Shu Hosaka of Dengeki Online highlighted the incident where corporate advisors and politicians treated those trapped in danger as statistical "noise" and supported sacrificing them to limit damage to New Eridu. By rejecting their reasoning, Hosaka wrote, Miyabi affirmed that each individual life matters and deserves an attempt at rescue. Hosaka regarded this as the thematic "dawn" of Section 6: Miyabi's willingness to risk everything to accomplish what some people thought was impossible earns the respect and trust of others and transforms the group from a bureaucratic organization into a team united by principle. Respondents to a survey also conducted by Dengeki Online likewise cited Miyabi as a memorable character for bringing the storyline of version 1.4 to its end. Tea Pudding praised the presentation of her first appearance, describing it as a dramatic introduction befitting someone already established among the strongest figures in the story, while emphasizing that Miyabi remains conscious of the responsibility accompanying her strength and is committed to preserving law and order.

Miyabi's appearance was generally well received. Tea Pudding wrote that because she had large fox ears and wielded a katana, she "had the appearance of a traditional Japanese beauty". They indicated that they fell in love with her design upon seeing it for the first time, calling her visual style and iaijutsu technique cool. Tea Pudding also argued that her design blends traditional Japanese aesthetics with modern military gear, and her swordplay stands out because of its balance between speed and composure. They argued that fast dashes and inertia-based kicks contrast with solemn iaijutsu stances and post-slash zanshin focus, and they concluded that her design and screen presence make her one of the game's most compelling characters. According to Zang Defeng of LTN, Taiwanese netizens on one internet forum pointed out that the highlight reflection in her eyes resembles the Blue Sky with a White Sun emblem of the flag of Taiwan, while her red iris resembles the red part of the flag.

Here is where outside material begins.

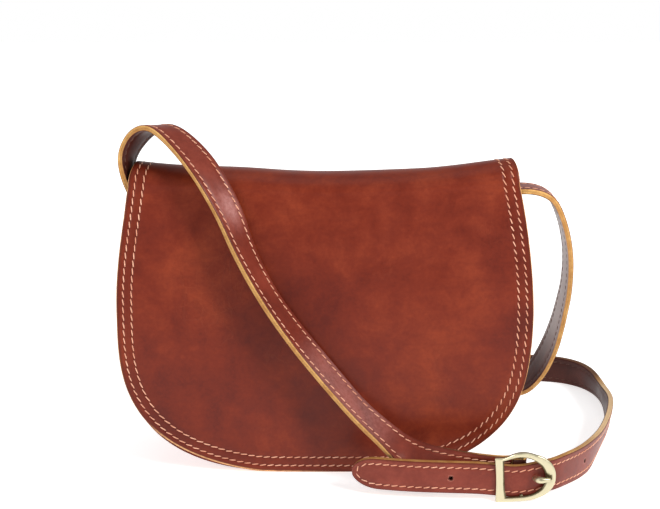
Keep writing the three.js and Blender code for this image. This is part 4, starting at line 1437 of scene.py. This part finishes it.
prongAlong = nearestAlong(paths["tipSide"], np.array([barX + buckle["prongEntry"], buckleY, buckleZ]))
holes = [prongAlong + n * routes["holePitch"] for n in (-2, -1, 0, 1)]
holes[2] += buckle["holeAhead"]
holeSize = {"round": 2.5, "prong": 3.4}


def drillHoles(strap, path):
    cutters = []
    for index, at in enumerate(holes):
        place, _, _, out = path.at(at)
        size = holeSize["prong"] if index == 2 else holeSize["round"]
        line = [place + out * t for t in np.linspace(-4, 4, 3)]
        points, faces = roundBar(line, size / 2, 18, False)
        cutters.append(makePiece("cutter", points, faces, [0] * len(faces), ["lining"]))
    joinPieces(cutters[0], cutters[1:])
    cut = strap.modifiers.new("holes", "BOOLEAN")
    cut.operation = "DIFFERENCE"
    cut.object = cutters[0]
    cut.solver = "EXACT"
    bakeModifiers(strap)
    bpy.data.objects.remove(cutters[0])


def bakeModifiers(piece):
    shaped = bpy.data.meshes.new_from_object(piece.evaluated_get(bpy.context.evaluated_depsgraph_get()))
    piece.modifiers.clear()
    piece.data = shaped


def makeStraps():
    near, far = paths["buckleSide"], paths["tipSide"]
    strap = sweptStrap("strap_with_buckle", near, 0.0, [])
    joinPieces(strap, [foldedEnd(near, rings["left"]["upper"], True, "ring"),
                       foldedEnd(near, np.array([barX, barY, buckleZ]), False, "bar")])
    settle(strap, "strap_leather", "strap_buckle_side")
    strap = sweptStrap("strap_with_tip", far, strapSize["tip"], holes)
    drillHoles(strap, far)
    joinPieces(strap, [foldedEnd(far, rings["right"]["upper"], True, "ring")])
    settle(strap, "strap_leather", "strap_tip_side")


makeStraps()
print("straps made")


# Stitches: Geometry Nodes lay one stitch at each pitch along a sewn line
stitchLook = {
    "pitch": 5.15,
    "length": 5.05,
    "width": 0.84,
    "height": 0.8,
    "sink": 0.3,                           # how deep a stitch's ends go
    "slant": 12.0,
    "jitter": (0.7, 1.3),
    "steeper": 0.7,                        # how much steeper the flap's stitches are on its right
    "seed": 4,
}


def stitchShape():
    rounds, sides = 7, 6
    length, width, height = stitchLook["length"], stitchLook["width"], stitchLook["height"]
    points, faces = [], []
    for r in range(rounds):
        share = -1 + 2 * r / (rounds - 1)
        full = max(0.22, math.sqrt(max(0.0, 1 - abs(share) ** 3.2)))
        drop = -stitchLook["sink"] * abs(share) ** 4
        for k in range(sides):
            turn = 2 * math.pi * k / sides
            points.append((share * length / 2, math.cos(turn) * width / 2 * full,
                           drop + height / 2 * full * math.sin(turn)))
    for r in range(rounds - 1):
        for k in range(sides):
            n = (k + 1) % sides
            faces.append((r * sides + k, r * sides + n, (r + 1) * sides + n, (r + 1) * sides + k))
    faces.extend([tuple(range(sides)), tuple(range((rounds - 1) * sides, rounds * sides))])
    shape = makePiece("stitch", points, faces, [0] * len(faces), ["thread"])
    shape.hide_render = True
    return shape


def stitchTree(shape):
    tree = bpy.data.node_groups.new("sewing", "GeometryNodeTree")
    sizes = {"Pitch": stitchLook["pitch"] * millimetre, "Slant": math.radians(stitchLook["slant"])}
    inputs = {"Geometry": "Geometry", **dict.fromkeys([*sizes, "Size"], "Float"), "Seed": "Int"}
    for name, kind in {**inputs, "Thread": "Material"}.items():
        tree.interface.new_socket(name, in_out="INPUT", socket_type="NodeSocket" + kind)
    tree.interface.new_socket("Geometry", in_out="OUTPUT", socket_type="NodeSocketGeometry")

    def node(kind, **settings):
        made = tree.nodes.new(kind)
        for name, value in settings.items():
            setattr(made, name, value)
        return made

    given = node("NodeGroupInput")
    result = node("NodeGroupOutput")
    line = node("GeometryNodeMeshToCurve")
    spread = node("GeometryNodeResampleCurve", mode="LENGTH")
    tangent = node("GeometryNodeInputTangent")
    facing = node("GeometryNodeInputNamedAttribute", data_type="FLOAT_VECTOR")
    facing.inputs["Name"].default_value = "facing"
    lay = node("FunctionNodeAlignRotationToVector", axis="X")
    stand = node("FunctionNodeAlignRotationToVector", axis="Z", pivot_axis="X")
    jitter = node("FunctionNodeRandomValue", data_type="FLOAT")
    jitter.inputs[2].default_value, jitter.inputs[3].default_value = stitchLook["jitter"]
    slant = node("ShaderNodeMath", operation="MULTIPLY")
    steeper = node("GeometryNodeInputNamedAttribute", data_type="FLOAT")
    steeper.inputs["Name"].default_value = "steeper"
    turned = node("ShaderNodeMath", operation="MULTIPLY")
    turn = node("ShaderNodeCombineXYZ")
    spin = node("FunctionNodeEulerToRotation")
    rotate = node("FunctionNodeRotateRotation", rotation_space="LOCAL")
    source = node("GeometryNodeObjectInfo")
    source.inputs["Object"].default_value = shape
    place = node("GeometryNodeInstanceOnPoints")
    real = node("GeometryNodeRealizeInstances")
    paint = node("GeometryNodeSetMaterial")
    links = [
        (given, "Geometry", line, "Mesh"), (line, "Curve", spread, "Curve"),
        (given, "Pitch", spread, "Length"), (tangent, "Tangent", lay, "Vector"),
        (lay, "Rotation", stand, "Rotation"),
        (facing, "Attribute", stand, "Vector"), (given, "Seed", jitter, "Seed"), (jitter, 1, slant, 0),
        (given, "Slant", slant, 1), (slant, 0, turned, 0), (steeper, "Attribute", turned, 1),
        (turned, 0, turn, "Z"), (turn, 0, spin, 0), (stand, "Rotation", rotate, "Rotation"),
        (spin, 0, rotate, "Rotate By"), (spread, "Curve", place, "Points"),
        (source, "Geometry", place, "Instance"), (rotate, 0, place, "Rotation"),
        (given, "Size", place, "Scale"), (given, "Thread", paint, "Material"),
        (place, "Instances", real, "Geometry"),
        (real, "Geometry", paint, "Geometry"), (paint, "Geometry", result, "Geometry"),
    ]
    for start, output, end, slot in links:
        tree.links.new(start.outputs[output], end.inputs[slot])
    return tree, sizes


stitch = stitchShape()
sewing, sewingSizes = stitchTree(stitch)


def sewLines(name, lines, slot, thread="thread", size=1.0):
    points, edges, facing, steeper = [], [], [], []
    for line, normals in lines:
        start = len(points)
        points.extend((np.asarray(line) * millimetre).tolist())
        facing.extend(np.asarray(normals).tolist())
        more = stitchLook["steeper"] if slot == "bag_leather" else 0
        steeper.extend((1 + more * ease(line[:, 0], 60, 118)).tolist())
        edges.extend((i, i + 1) for i in range(start, len(points) - 1))
    mesh = bpy.data.meshes.new(name)
    mesh.from_pydata(points, edges, [])
    standing = mesh.attributes.new("facing", "FLOAT_VECTOR", "POINT")
    standing.data.foreach_set("vector", np.ravel(facing).astype(np.float32))
    mesh.attributes.new("steeper", "FLOAT", "POINT").data.foreach_set("value", np.float32(steeper))
    sewn = bpy.data.objects.new(name, mesh)
    bpy.context.scene.collection.objects.link(sewn)
    modifier = sewn.modifiers.new("sewing", "NODES")
    modifier.node_group = sewing
    values = {**sewingSizes, "Seed": stitchLook["seed"], "Size": size, "Thread": finishes[thread]}
    for item in sewing.interface.items_tree:
        if item.item_type == "SOCKET" and item.in_out == "INPUT" and item.name in values:
            modifier[item.identifier] = values[item.name]
    bakeModifiers(sewn)
    faceOut(sewn.data)
    sewn.data.polygons.foreach_set("use_smooth", np.ones(len(sewn.data.polygons), bool))
    settle(sewn, slot)


def flapRow(inset):
    up = np.linspace(flapLook["backSeam"], 3, 150)
    sides = []
    for sign in (-1, 1):
        half = np.array([flapHalf(v) for v in up])
        share = sign * (1 - inset / half)
        sides.append((flapPlace(up, share, 0.0), flapPlace(up, share, bag["leather"])))
    low = flapOutline(inset)
    y = -faceDepth(low[:, 0], low[:, 1], 0.0)
    outer = np.stack([low[:, 0], y, low[:, 1]], 1)
    inner = np.stack([low[:, 0], y + bag["leather"], low[:, 1]], 1)
    line = np.concatenate([sides[1][0], outer[1:-1], sides[0][0][::-1]])
    back = np.concatenate([sides[1][1], inner[1:-1], sides[0][1][::-1]])
    normal = line - back
    normal /= np.linalg.norm(normal, axis=1)[:, None]
    return worn(line - normal * 0.12), normal


def backSeam():
    row = flapLook["backSeam"]
    reach = 1 - flapLook["rows"][0] / flapHalf(row)
    across = np.linspace(-reach, reach, 120)
    line = flapPlace(row, across, 0.0)
    normal = line - flapPlace(row, across, bag["leather"])
    normal /= np.linalg.norm(normal, axis=1)[:, None]
    return worn(line - normal * 0.12), normal


def panelSeam(sign):
    inset = bag["flapOverhang"] + bodyLook["seam"]
    heights = np.linspace(bagHeight - bag["panelTopDrop"] - bodyLook["seam"], widest, 60)
    upper = np.stack([upperHalf(heights) - inset, heights], 1)
    line = np.concatenate([upper, flapOutline(inset)[1:-1], (upper * [-1, 1])[::-1]])
    y = sign * (faceDepth(line[:, 0], line[:, 1], bag["leather"] + bag["clearance"]) - 0.1)
    return np.stack([line[:, 0], y, line[:, 1]], 1), np.tile([0.0, sign, 0.0], (len(line), 1))


def strapRows(path, tipLength, first, last, faces):
    row = strapSize["cut"] / 2 - strapFinish["row"]
    lines = []
    for face in faces:
        straight = np.arange(first, path.length - last, 1.5)
        height = face * (strapThickness / 2 - 0.1)
        if tipLength:
            turn = np.linspace(0, math.pi, 40)
            reach = tipLength - strapFinish["row"]
            tipArc = path.length - tipLength + reach * np.sin(turn)
            along = np.concatenate([straight, tipArc, straight[::-1]])
            level = np.full(len(straight), row)
            runs = [(along, np.concatenate([-level, -row * np.cos(turn), level]))]
        else:
            runs = [(straight, np.full(len(straight), -row)), (straight, np.full(len(straight), row))]
        for along, side in runs:
            out = path.at(along)[3]
            lines.append((path.surface(along, side, height), out * face))
    return lines


sewLines("flap_stitches", [*(flapRow(inset) for inset in flapLook["rows"]), backSeam()], "bag_leather")
sewLines("panel_stitches", [panelSeam(-1), panelSeam(1)], "bag_leather")
for side, tip, last in (("buckleSide", 0.0, 6.0), ("tipSide", strapSize["tip"], strapSize["tip"] - 0.5)):
    name = "strap_buckle_side" if side == "buckleSide" else "strap_tip_side"
    sewLines(name + "_stitches", strapRows(paths[side], tip, 5.0, last, (1,)), "strap_leather")
    sewLines(name + "_back_stitches", strapRows(paths[side], tip, 5.0, last, (-1,)), "strap_leather",
             "backThread", 0.75)
bpy.data.objects.remove(stitch)
print("stitches sewn")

Fans also began editing Miyabi's ears to exaggerated lengths, creating a recurring meme. Game*Spark writer Keshino indicated that a key trigger for this was her official in-game profile listing her height, including her ears, as 170 cm. This led fans to joke that her actual height is heavily padded by her ears. Eventually, the meme became so popular that in version 2.3 of the game, miHoYo added an in-game dialogue reference about a collective online drawing event where people keep adding length to her ears.